La semana pasada, un grupo de 92 académicos de países altamente desarrollados se lanzaron en contra de la prueba PISA en una carta abierta dirigida a Andreas Schleicher, artífice y director de ese programa dentro de la OECD. La carta le critica a PISA el haber contribuido a hacer de las pruebas estandarizadas el principal instrumento para evaluar la calidad educativa en un número creciente de países. Se le critica también el incentivar la búsqueda de soluciones educativas de corto plazo, a costa de transformaciones más profundas. Finalmente, los críticos cuestionan el que sea la OECD, organización centrada en temas económicos y, por tanto, particularmente interesada en la utilidad económica de la educación y entidad en la que el peso de los técnicos es dominante, la que esté definiendo lo que importa y lo que no en materia educativa a nivel planetario.

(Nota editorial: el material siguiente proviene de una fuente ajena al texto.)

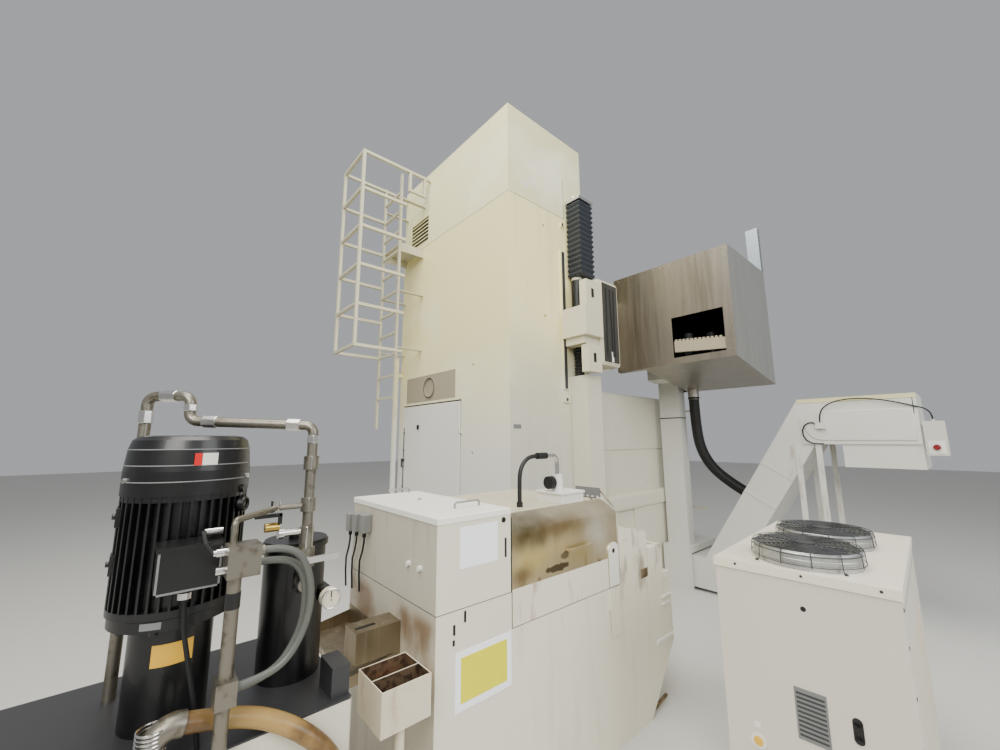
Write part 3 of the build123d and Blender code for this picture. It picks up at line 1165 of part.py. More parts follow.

PISA ha contribuido, efectivamente, a enfatizar lo medible en demérito de lo no medible y, en alguna medida también, a limitar la participación de los no-expertos en el debate sobre las finalidades de la educación. Dicho lo anterior, resulta importante señalar que el éxito sin parangón de PISA es el producto de una combinación de factores muy poco frecuente.
Primero, la audacia y creatividad intelectual que supuso el haberse animado a romper con el currículum como base para evaluar los aprendizajes de los alumnos y a postular el dominio de un número acotado de “competencias” –lectora, matemática y científica- como el objetivo central de la escuela para el siglo XXI. Segundo, la habilidad inusual para aprovechar la necesidad no atendida de explicar y aportar alguna solución plausible a la pérdida de competitividad de Occidente frente a Asia, así como al aumento de la desigualdad en los países ricos que no atentara contra las tesis dominantes sobre la primacía de los mercados, la competencia y la propiedad privada. Tercero, la impresionante capacidad para coordinar esfuerzos a nivel mundial en torno al diseño, ejecución y evaluación de los aspectos técnicos de la prueba. Cuarto, una destreza excepcional para posicionarse mediáticamente haciendo uso de elementos clave del nuevo lenguaje global del poder: los ordenamientos jerárquicos: ¿quién está arriba, quién está abajo?, y la “fría objetividad” de los números.
El éxito de PISA tiene mucho que ver, sin duda, con los tiempos “neo-liberales” que corren en el mundo desde hace poco más de 30 años. Ese éxito es, también y sobre todo, producto de la inteligencia, sentido de oportunidad y talento excepcional -tanto técnico como comunicacional- de sus arquitectos para montarse en esos tiempos y potenciarlos (para bien y para mal).
Para mal porque todo lo que no mira PISA –por ejemplo, las habilidades no-cognitivas, tales como la perseverancia y la disciplina, la educación artística, así como la capacidad para interrelacionarse y cooperar- tiende a desdibujarse. Para bien porque PISA pone el dedo en la llaga al atreverse a preguntar cosas fundamentales y tremendamente incómodas tales como: ¿Cuáles tendrían que ser los objetivos básicos de un sistema educativo? ¿Qué pasa adentro de esas cajas negras llamadas “aulas”? ¿Cómo medir el trabajo que hacen las escuelas?
PISA ofrece respuestas explícitas y bien argumentadas a todas estas preguntas. Podemos o no estar de acuerdo con ellas. Lo que resulta claro es que la barra para medir la calidad de las respuestas posibles a esas preguntas se volvió, una vez inventada PISA, más exigente.
Bienvenida la crítica. Para contar con mejores alternativas, sin embargo, hace falta meterle más trabajo a la tarea. Hace falta, en suma, transitar de la crítica a la construcción de alternativas más completas sí, pero al menos, igualmente rigurosas y exigentes.